Заметили мы парнишку в тот момент, когда к нему приближался полицейский. Он неторопливо коснулся мальчика концом дубинки. Тот, кажется, спросонок не сразу сообразил, где он и кто рядом. Но пауза, которую полицейский выждал с каменным спокойствием, длилась недолго. Малыш вскочил и сонно побрел по улице. Полисмен зашагал в другую сторону, даже не обернувшись ему вслед: порядок восстановлен, чего же, мол, больше? По-видимому, встреча с беспризорным ребенком была для него привычной. А тот, пройдя десятка два метров, вновь свернулся калачиком на ступеньках подъезда…

Вечером в отеле к нам подошли инженеры-строители из Перу:

— Простите, сеньоры, правда ли, что вы из Москвы? Первый раз встречаем русских…

Разговорились и незаметно просидели в холле допоздна. Один из перуанцев спросил:

— Нравится Мехико?

— Очень красивый город. И народ здесь приветливый. Но-…

И мы рассказали о том мальчике, которого видели утром неподалеку от «Меркадо курьезес».

— Да, сеньоры, дети — огромная проблема для Латинской Америки, — сказал наш собеседник. — Причем в нашей стране еще более острая, чем в Мексике. Накормить их досыта, одеть, дать образование — многие семьи об этом только мечтают. Ваше государство решило многие социальные проблемы, и вам нельзя не позавидовать, если встреча с беспризорным мальчишкой для вас столь непривычна…

«Непривычна» сказано, пожалуй, слишком мягко. Несколько лет прошло с тех пор, а мексиканский мальчишка все не выходит из головы. Но почему вдруг он вспомнился в Японии, в Саппоро?

Столица Хоккайдо затихает рано. С наступлением коротких зимних сумерек все реже и реже поток машин, все пустыннее и пустыннее улицы. Час пик миновал, и вот уж вагоны новенького метро, построенного к открытию XI зимних Олимпийских игр, полупусты. Оживленно лишь в центре, теперь он обозначен здесь довольно точно, что можно сказать далеко не о каждом японском городе. Их веками застраивали без какого-либо единого плана.

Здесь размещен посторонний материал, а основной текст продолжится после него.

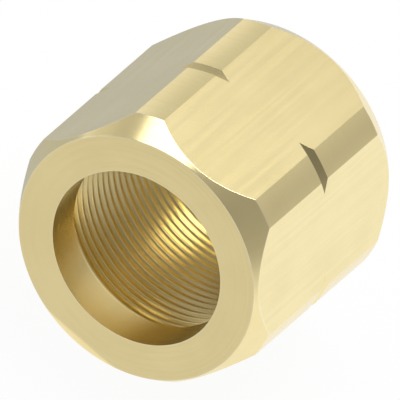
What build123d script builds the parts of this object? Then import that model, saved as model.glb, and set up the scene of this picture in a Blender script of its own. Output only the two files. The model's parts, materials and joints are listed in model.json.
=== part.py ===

Ну а в Саппоро есть подземный центр, которым очень заинтересовались в Токио. Дело в том, что главный город Японии, как утверждают, упустил несколько отличных возможностей перестроиться по плану. Первая такая возможность представилась после страшного землетрясения в 1923 году. Но разгребли развалины, ставшие могилой для ста тысяч человек, и учинили тот же «строительный хаос», в котором путаются даже всезнающие шоферы такси. Еще раз Токио оказался в развалинах во время второй мировой войны после налетов американской авиации. И вновь каждый владелец земли на принадлежащем ему участке строил то, что было ему по вкусу и деньгам. Третью возможность «отцы города» использовали, насколько могли: во время подготовки к летним Олимпийским играм 1964 года проложили ряд современных магистралей, построили много новых зданий. И тем не менее от широких планов, способных кардинальным образом преобразить облик города, пришлось отказаться из-за той же частной собственности на землю: выкупить многие подорожавшие участки оказалось не под силу.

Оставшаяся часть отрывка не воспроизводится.